Yelena writes my name on the front of the competitor’s package booklet, then flips to the back and writes in the date of my competition: April 29, 2018. Four and a half months from now.

I’ve come out the other side of ten-day Vipassana retreats in Kyoto, a ten-day fast with colonic irrigation in Thailand and survived a week-long rafting adventure down the raging waters of the Sun Khosi in Nepal. How hard could training for a bodybuilding competition be?

 “You’ll also get an Alpha Club hoodie, like this one,” Yelena says and picks up her black hoodie from the seat of her office chair. “Alpha Club” is written in gold and white across the back. The prospect of being part of a team of bad-ass weightlifters intoxicates me.

 “Anything I should know about you? Injuries or conditions?” Yelena asks.

“Well, I suffer from hemorrhoids,” I say. “There are days I can hardly walk.” I’ve been suffering from this condition so long I’m not embarrassed or squeamish talking about it.

 “What do you do for that?” Yelena asks unphased.

 I outline to her my routine of sitz baths, inversions, creams, suppositories and banding.

“We’ll work around it,” she says. “Don’t worry. Take off your shoes. Let’s get you on the scale.”
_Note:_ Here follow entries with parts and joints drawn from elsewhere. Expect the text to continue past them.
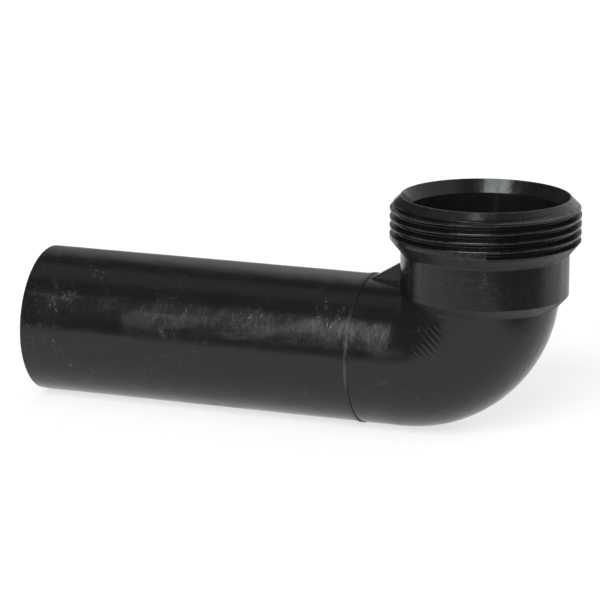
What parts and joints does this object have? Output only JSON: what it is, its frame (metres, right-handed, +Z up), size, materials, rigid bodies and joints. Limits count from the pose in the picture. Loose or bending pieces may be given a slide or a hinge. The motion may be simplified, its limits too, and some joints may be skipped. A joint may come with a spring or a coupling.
{
  "type": "trap outlet elbow",
  "caption": "Long plain spigot, tight right-angle bend and upward inlet collar with a male slip-joint thread, a bevelled washer seat and a web in the corner.",
  "frame": {"origin": "centre of the inlet's rim plane, on the inlet axis", "axes": "+Z points up out of the inlet, -X is the way the spigot points, and Y is square to both"},
  "size_m": [0.1443, 0.048, 0.0613],
  "materials": {
    "black_polypropylene": "moulded satin gloss, black"
  },
  "bodies": {
    "root": {"outlet_tube": "black_polypropylene", "elbow_bend": "black_polypropylene", "threaded_inlet_collar": "black_polypropylene"}
  },
  "joints": []
}
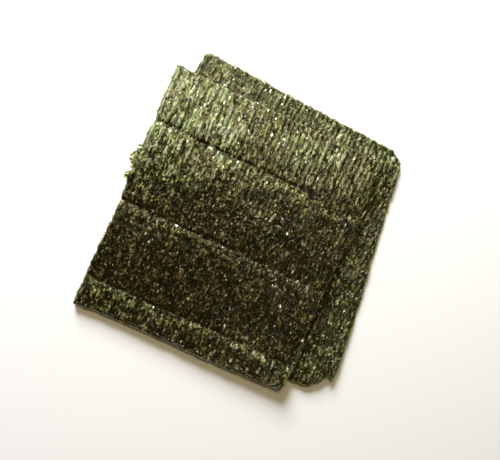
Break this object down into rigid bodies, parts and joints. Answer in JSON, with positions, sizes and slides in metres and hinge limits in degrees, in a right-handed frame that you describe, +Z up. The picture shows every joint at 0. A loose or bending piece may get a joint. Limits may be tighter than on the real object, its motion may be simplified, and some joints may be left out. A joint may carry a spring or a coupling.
{
  "type": "nori sheet",
  "caption": "Thin crisp sheet of pressed dried seaweed folded double over one crease, with fine mat ribs, string furrows, ragged rims and a torn corner.",
  "frame": {"origin": "middle of the footprint, at the level of the table that the sheet lies on", "axes": "+X along the crease towards its torn, raised end; +Y along the fine ribs, away from the crease; +Z up"},
  "size_m": [0.118, 0.117, 0.005],
  "materials": {
    "nori_seaweed": "satin"
  },
  "bodies": {
    "root": {"nori_sheet": "nori_seaweed"}
  },
  "joints": []
}
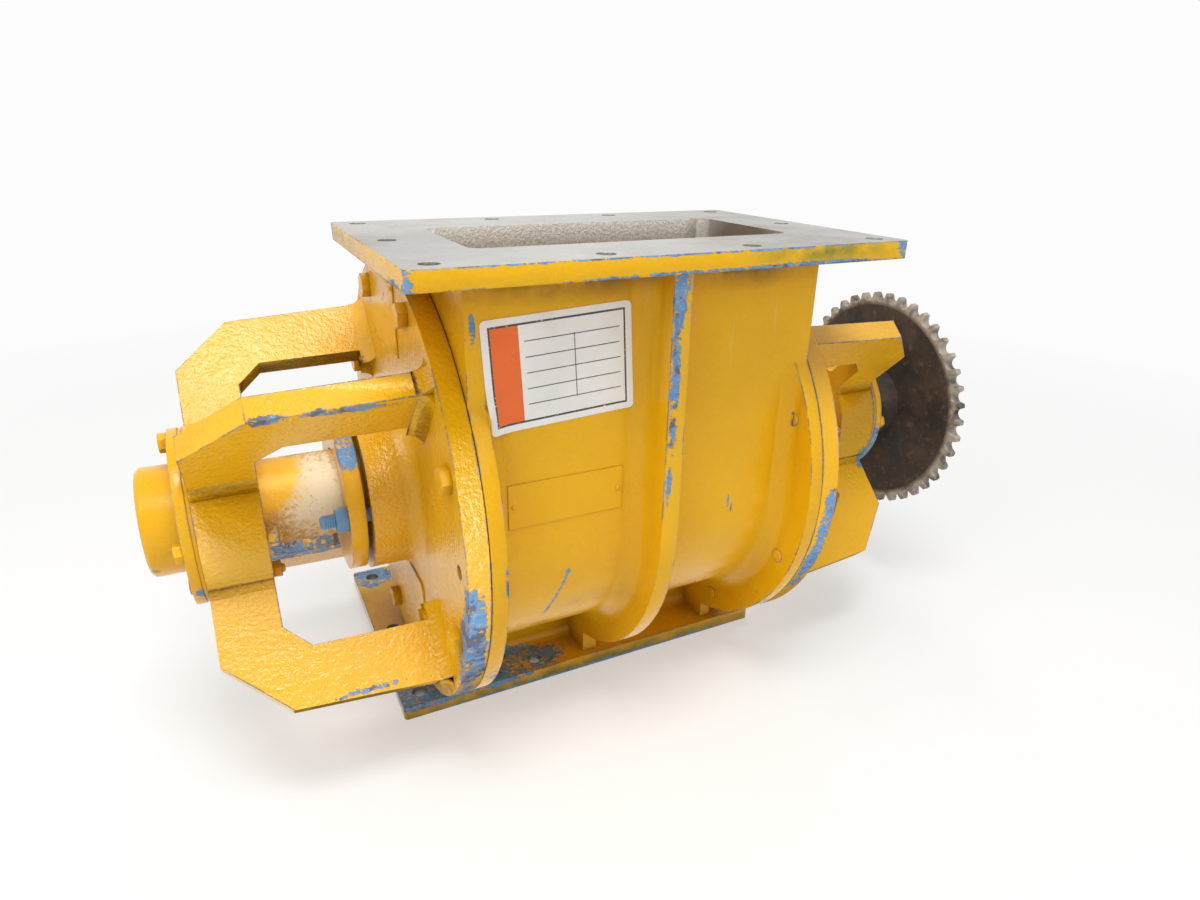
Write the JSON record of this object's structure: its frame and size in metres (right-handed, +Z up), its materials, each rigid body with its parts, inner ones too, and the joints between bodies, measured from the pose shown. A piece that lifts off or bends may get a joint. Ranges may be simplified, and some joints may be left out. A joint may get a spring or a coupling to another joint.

 Reluctantly I step on Yelena’s smart scale. It measures, water, fat, muscle, and metabolic age. I don’t believe in scales, have always tried to teach my girls it’s not how much they weigh but how good they feel in their bodies, how much energy they have that’s important. But I understand it’s an integral part of this transformation, so I close my eyes and hold my breath, as if not breathing will somehow make me lighter.

 According to the scale I weigh 147 lbs, not unrealistic for my 5’8” frame. But 33% of this is fat, and too high a percentage of it is visceral fat, the kind that sits in and around the abdomen and the abdominal organs. (A healthy body fat percentage for a woman my age and height is 20-25%.) The scale also shows that I am dehydrated. I need to start drinking 4 litres of water per day-starting now. 

“Don’t you pee all day?” I ask Yelena. “Where can I even buy such a huge water bottle?” 

“You’ll pee a lot at first, but the body gets used to it,” Yelena says. “You can get one of these at Bodycrafters in the mall, or at Popeyes.”

  There is one positive: I have the metabolic age of a thirty-nine-year-old.

 “You’ll email me progress pictures every Thursday,” Yelena says as I put my runners back on. “Preferably taken in the same spot, wearing the same thing.”

I need something bigger than myself to believe in. I’ve spent too much time parenting, worrying about finances, seated on my ass for hours, days, years, writing about the decade I spent lost in Japan’s criminal underbelly, digging for answers to why I made the decisions I did. This entire program sounds perfect. I need someone to tell me what to do, what to eat, what to drink, when and how to exercise. Yelena seems like the perfect person for the job.

 “How am I going to train for this competition and finish my book?” I ask before I leave. As if this woman has the answers to all my life’s questions.

“Don’t think about it,” she says. “Do both.”